'''
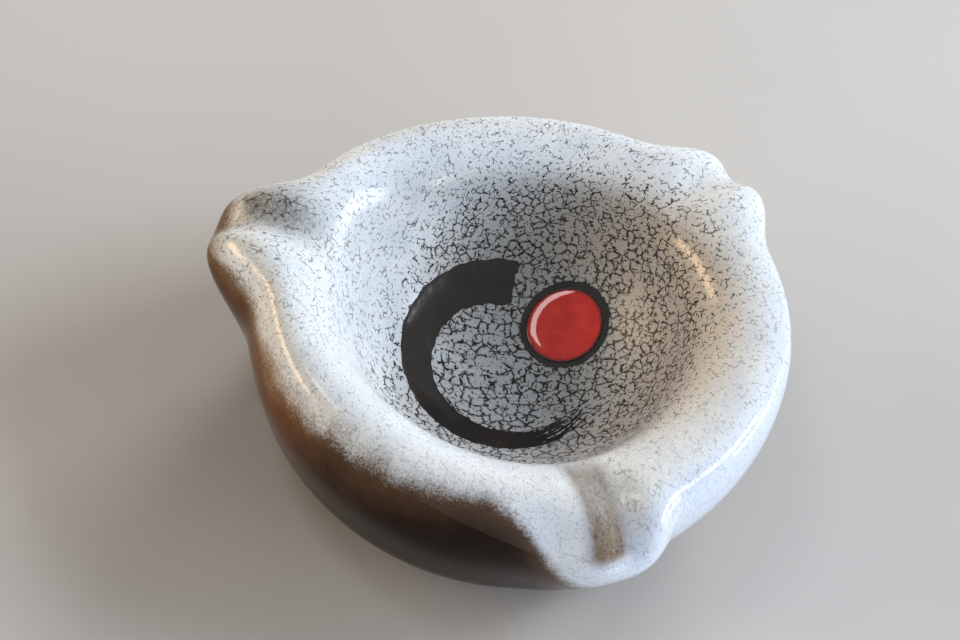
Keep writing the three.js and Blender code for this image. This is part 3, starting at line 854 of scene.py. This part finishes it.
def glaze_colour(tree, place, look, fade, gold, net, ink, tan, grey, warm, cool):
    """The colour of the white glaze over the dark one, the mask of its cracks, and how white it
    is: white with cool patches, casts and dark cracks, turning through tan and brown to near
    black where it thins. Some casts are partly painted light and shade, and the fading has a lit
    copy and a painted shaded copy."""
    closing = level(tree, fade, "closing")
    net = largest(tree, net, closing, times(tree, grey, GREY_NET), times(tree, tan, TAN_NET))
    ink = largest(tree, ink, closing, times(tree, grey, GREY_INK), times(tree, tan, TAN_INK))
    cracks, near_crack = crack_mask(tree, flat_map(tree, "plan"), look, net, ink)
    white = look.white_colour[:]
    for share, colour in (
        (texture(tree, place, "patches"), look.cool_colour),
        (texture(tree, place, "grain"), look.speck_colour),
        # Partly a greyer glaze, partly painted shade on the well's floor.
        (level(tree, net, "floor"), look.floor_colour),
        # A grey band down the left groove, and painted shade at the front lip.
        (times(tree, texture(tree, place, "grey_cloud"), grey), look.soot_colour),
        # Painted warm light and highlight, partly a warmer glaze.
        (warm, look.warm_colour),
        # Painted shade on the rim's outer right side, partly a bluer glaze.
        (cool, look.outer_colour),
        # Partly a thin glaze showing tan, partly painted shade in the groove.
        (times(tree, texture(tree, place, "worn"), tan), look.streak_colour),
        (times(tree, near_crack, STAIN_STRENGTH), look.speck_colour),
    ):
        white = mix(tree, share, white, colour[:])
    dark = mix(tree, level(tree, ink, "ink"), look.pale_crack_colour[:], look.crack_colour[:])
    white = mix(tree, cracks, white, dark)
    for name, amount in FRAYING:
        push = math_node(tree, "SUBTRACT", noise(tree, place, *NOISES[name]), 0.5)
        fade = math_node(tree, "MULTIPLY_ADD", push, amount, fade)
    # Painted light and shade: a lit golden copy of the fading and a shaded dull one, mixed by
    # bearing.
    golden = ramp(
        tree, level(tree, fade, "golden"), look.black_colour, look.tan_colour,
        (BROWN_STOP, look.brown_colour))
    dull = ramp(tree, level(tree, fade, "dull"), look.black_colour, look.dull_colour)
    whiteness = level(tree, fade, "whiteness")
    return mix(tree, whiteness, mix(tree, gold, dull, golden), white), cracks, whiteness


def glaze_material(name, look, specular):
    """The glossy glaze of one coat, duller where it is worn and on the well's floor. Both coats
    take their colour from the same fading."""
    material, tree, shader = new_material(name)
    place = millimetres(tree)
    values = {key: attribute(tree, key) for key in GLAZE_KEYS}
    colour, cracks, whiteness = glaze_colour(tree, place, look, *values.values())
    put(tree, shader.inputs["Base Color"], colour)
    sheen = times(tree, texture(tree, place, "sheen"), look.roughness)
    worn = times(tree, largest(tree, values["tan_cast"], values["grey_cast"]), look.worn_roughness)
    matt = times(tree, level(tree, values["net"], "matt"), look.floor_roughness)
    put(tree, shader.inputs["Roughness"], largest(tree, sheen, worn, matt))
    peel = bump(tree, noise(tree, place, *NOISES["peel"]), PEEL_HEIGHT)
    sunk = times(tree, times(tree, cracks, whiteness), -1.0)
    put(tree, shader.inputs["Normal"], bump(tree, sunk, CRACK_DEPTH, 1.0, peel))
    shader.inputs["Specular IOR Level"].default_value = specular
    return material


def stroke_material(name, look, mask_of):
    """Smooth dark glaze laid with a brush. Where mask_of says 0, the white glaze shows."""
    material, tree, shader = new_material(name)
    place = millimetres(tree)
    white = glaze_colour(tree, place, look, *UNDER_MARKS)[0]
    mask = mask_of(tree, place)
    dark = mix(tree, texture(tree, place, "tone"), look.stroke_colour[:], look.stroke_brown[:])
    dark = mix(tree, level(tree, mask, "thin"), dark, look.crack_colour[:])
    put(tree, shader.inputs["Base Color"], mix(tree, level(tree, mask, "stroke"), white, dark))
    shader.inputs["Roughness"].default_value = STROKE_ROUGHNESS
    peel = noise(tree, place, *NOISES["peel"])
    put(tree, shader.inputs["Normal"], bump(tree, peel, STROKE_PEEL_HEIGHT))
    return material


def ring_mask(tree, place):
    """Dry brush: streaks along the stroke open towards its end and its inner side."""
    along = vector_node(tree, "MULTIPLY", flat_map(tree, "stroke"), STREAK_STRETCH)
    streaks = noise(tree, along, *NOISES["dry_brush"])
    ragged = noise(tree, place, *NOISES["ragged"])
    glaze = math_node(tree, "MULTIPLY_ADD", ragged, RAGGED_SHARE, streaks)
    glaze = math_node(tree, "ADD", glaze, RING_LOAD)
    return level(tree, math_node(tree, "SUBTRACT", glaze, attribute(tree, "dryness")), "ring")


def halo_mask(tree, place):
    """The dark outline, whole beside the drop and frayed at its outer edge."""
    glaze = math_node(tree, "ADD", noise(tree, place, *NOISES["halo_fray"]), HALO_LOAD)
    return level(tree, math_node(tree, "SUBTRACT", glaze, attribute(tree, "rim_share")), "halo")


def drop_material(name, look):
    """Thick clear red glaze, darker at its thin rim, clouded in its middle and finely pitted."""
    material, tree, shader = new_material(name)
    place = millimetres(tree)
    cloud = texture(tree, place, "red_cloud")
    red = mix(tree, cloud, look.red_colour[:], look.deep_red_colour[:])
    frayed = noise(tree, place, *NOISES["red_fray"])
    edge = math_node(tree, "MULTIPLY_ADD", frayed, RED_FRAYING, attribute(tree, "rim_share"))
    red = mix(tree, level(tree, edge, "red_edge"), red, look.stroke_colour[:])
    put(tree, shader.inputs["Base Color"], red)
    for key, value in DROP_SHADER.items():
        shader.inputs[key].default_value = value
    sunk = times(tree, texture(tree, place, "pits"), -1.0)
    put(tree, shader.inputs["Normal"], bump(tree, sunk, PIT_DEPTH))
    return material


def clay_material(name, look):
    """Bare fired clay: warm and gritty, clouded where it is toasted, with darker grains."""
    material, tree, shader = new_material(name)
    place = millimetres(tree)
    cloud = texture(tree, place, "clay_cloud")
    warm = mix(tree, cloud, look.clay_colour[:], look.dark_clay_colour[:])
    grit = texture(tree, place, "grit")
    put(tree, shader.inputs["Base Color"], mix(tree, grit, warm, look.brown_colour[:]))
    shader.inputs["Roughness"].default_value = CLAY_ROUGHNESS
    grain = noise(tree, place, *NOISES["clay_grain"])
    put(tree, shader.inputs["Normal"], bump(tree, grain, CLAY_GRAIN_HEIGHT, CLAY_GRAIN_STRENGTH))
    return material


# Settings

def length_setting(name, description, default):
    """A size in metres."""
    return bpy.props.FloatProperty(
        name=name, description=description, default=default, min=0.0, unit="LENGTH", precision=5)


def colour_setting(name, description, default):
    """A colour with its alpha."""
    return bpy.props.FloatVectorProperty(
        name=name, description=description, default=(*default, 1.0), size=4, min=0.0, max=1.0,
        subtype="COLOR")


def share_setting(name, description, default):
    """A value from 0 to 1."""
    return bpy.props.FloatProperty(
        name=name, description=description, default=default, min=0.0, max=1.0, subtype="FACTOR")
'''
Copy the material above, line for line.

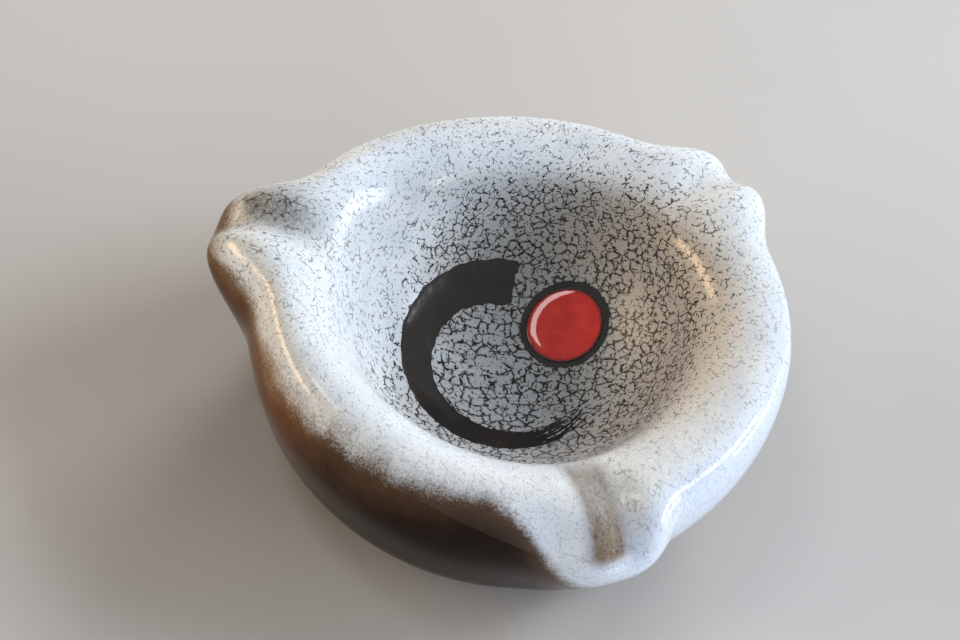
Keep writing the three.js and Blender code for this image. This is part 3, starting at line 854 of scene.py. This part finishes it.
def glaze_colour(tree, place, look, fade, gold, net, ink, tan, grey, warm, cool):
    """The colour of the white glaze over the dark one, the mask of its cracks, and how white it
    is: white with cool patches, casts and dark cracks, turning through tan and brown to near
    black where it thins. Some casts are partly painted light and shade, and the fading has a lit
    copy and a painted shaded copy."""
    closing = level(tree, fade, "closing")
    net = largest(tree, net, closing, times(tree, grey, GREY_NET), times(tree, tan, TAN_NET))
    ink = largest(tree, ink, closing, times(tree, grey, GREY_INK), times(tree, tan, TAN_INK))
    cracks, near_crack = crack_mask(tree, flat_map(tree, "plan"), look, net, ink)
    white = look.white_colour[:]
    for share, colour in (
        (texture(tree, place, "patches"), look.cool_colour),
        (texture(tree, place, "grain"), look.speck_colour),
        # Partly a greyer glaze, partly painted shade on the well's floor.
        (level(tree, net, "floor"), look.floor_colour),
        # A grey band down the left groove, and painted shade at the front lip.
        (times(tree, texture(tree, place, "grey_cloud"), grey), look.soot_colour),
        # Painted warm light and highlight, partly a warmer glaze.
        (warm, look.warm_colour),
        # Painted shade on the rim's outer right side, partly a bluer glaze.
        (cool, look.outer_colour),
        # Partly a thin glaze showing tan, partly painted shade in the groove.
        (times(tree, texture(tree, place, "worn"), tan), look.streak_colour),
        (times(tree, near_crack, STAIN_STRENGTH), look.speck_colour),
    ):
        white = mix(tree, share, white, colour[:])
    dark = mix(tree, level(tree, ink, "ink"), look.pale_crack_colour[:], look.crack_colour[:])
    white = mix(tree, cracks, white, dark)
    for name, amount in FRAYING:
        push = math_node(tree, "SUBTRACT", noise(tree, place, *NOISES[name]), 0.5)
        fade = math_node(tree, "MULTIPLY_ADD", push, amount, fade)
    # Painted light and shade: a lit golden copy of the fading and a shaded dull one, mixed by
    # bearing.
    golden = ramp(
        tree, level(tree, fade, "golden"), look.black_colour, look.tan_colour,
        (BROWN_STOP, look.brown_colour))
    dull = ramp(tree, level(tree, fade, "dull"), look.black_colour, look.dull_colour)
    whiteness = level(tree, fade, "whiteness")
    return mix(tree, whiteness, mix(tree, gold, dull, golden), white), cracks, whiteness


def glaze_material(name, look, specular):
    """The glossy glaze of one coat, duller where it is worn and on the well's floor. Both coats
    take their colour from the same fading."""
    material, tree, shader = new_material(name)
    place = millimetres(tree)
    values = {key: attribute(tree, key) for key in GLAZE_KEYS}
    colour, cracks, whiteness = glaze_colour(tree, place, look, *values.values())
    put(tree, shader.inputs["Base Color"], colour)
    sheen = times(tree, texture(tree, place, "sheen"), look.roughness)
    worn = times(tree, largest(tree, values["tan_cast"], values["grey_cast"]), look.worn_roughness)
    matt = times(tree, level(tree, values["net"], "matt"), look.floor_roughness)
    put(tree, shader.inputs["Roughness"], largest(tree, sheen, worn, matt))
    peel = bump(tree, noise(tree, place, *NOISES["peel"]), PEEL_HEIGHT)
    sunk = times(tree, times(tree, cracks, whiteness), -1.0)
    put(tree, shader.inputs["Normal"], bump(tree, sunk, CRACK_DEPTH, 1.0, peel))
    shader.inputs["Specular IOR Level"].default_value = specular
    return material


def stroke_material(name, look, mask_of):
    """Smooth dark glaze laid with a brush. Where mask_of says 0, the white glaze shows."""
    material, tree, shader = new_material(name)
    place = millimetres(tree)
    white = glaze_colour(tree, place, look, *UNDER_MARKS)[0]
    mask = mask_of(tree, place)
    dark = mix(tree, texture(tree, place, "tone"), look.stroke_colour[:], look.stroke_brown[:])
    dark = mix(tree, level(tree, mask, "thin"), dark, look.crack_colour[:])
    put(tree, shader.inputs["Base Color"], mix(tree, level(tree, mask, "stroke"), white, dark))
    shader.inputs["Roughness"].default_value = STROKE_ROUGHNESS
    peel = noise(tree, place, *NOISES["peel"])
    put(tree, shader.inputs["Normal"], bump(tree, peel, STROKE_PEEL_HEIGHT))
    return material


def ring_mask(tree, place):
    """Dry brush: streaks along the stroke open towards its end and its inner side."""
    along = vector_node(tree, "MULTIPLY", flat_map(tree, "stroke"), STREAK_STRETCH)
    streaks = noise(tree, along, *NOISES["dry_brush"])
    ragged = noise(tree, place, *NOISES["ragged"])
    glaze = math_node(tree, "MULTIPLY_ADD", ragged, RAGGED_SHARE, streaks)
    glaze = math_node(tree, "ADD", glaze, RING_LOAD)
    return level(tree, math_node(tree, "SUBTRACT", glaze, attribute(tree, "dryness")), "ring")


def halo_mask(tree, place):
    """The dark outline, whole beside the drop and frayed at its outer edge."""
    glaze = math_node(tree, "ADD", noise(tree, place, *NOISES["halo_fray"]), HALO_LOAD)
    return level(tree, math_node(tree, "SUBTRACT", glaze, attribute(tree, "rim_share")), "halo")


def drop_material(name, look):
    """Thick clear red glaze, darker at its thin rim, clouded in its middle and finely pitted."""
    material, tree, shader = new_material(name)
    place = millimetres(tree)
    cloud = texture(tree, place, "red_cloud")
    red = mix(tree, cloud, look.red_colour[:], look.deep_red_colour[:])
    frayed = noise(tree, place, *NOISES["red_fray"])
    edge = math_node(tree, "MULTIPLY_ADD", frayed, RED_FRAYING, attribute(tree, "rim_share"))
    red = mix(tree, level(tree, edge, "red_edge"), red, look.stroke_colour[:])
    put(tree, shader.inputs["Base Color"], red)
    for key, value in DROP_SHADER.items():
        shader.inputs[key].default_value = value
    sunk = times(tree, texture(tree, place, "pits"), -1.0)
    put(tree, shader.inputs["Normal"], bump(tree, sunk, PIT_DEPTH))
    return material


def clay_material(name, look):
    """Bare fired clay: warm and gritty, clouded where it is toasted, with darker grains."""
    material, tree, shader = new_material(name)
    place = millimetres(tree)
    cloud = texture(tree, place, "clay_cloud")
    warm = mix(tree, cloud, look.clay_colour[:], look.dark_clay_colour[:])
    grit = texture(tree, place, "grit")
    put(tree, shader.inputs["Base Color"], mix(tree, grit, warm, look.brown_colour[:]))
    shader.inputs["Roughness"].default_value = CLAY_ROUGHNESS
    grain = noise(tree, place, *NOISES["clay_grain"])
    put(tree, shader.inputs["Normal"], bump(tree, grain, CLAY_GRAIN_HEIGHT, CLAY_GRAIN_STRENGTH))
    return material


# Settings

def length_setting(name, description, default):
    """A size in metres."""
    return bpy.props.FloatProperty(
        name=name, description=description, default=default, min=0.0, unit="LENGTH", precision=5)


def colour_setting(name, description, default):
    """A colour with its alpha."""
    return bpy.props.FloatVectorProperty(
        name=name, description=description, default=(*default, 1.0), size=4, min=0.0, max=1.0,
        subtype="COLOR")


def share_setting(name, description, default):
    """A value from 0 to 1."""
    return bpy.props.FloatProperty(
        name=name, description=description, default=default, min=0.0, max=1.0, subtype="FACTOR")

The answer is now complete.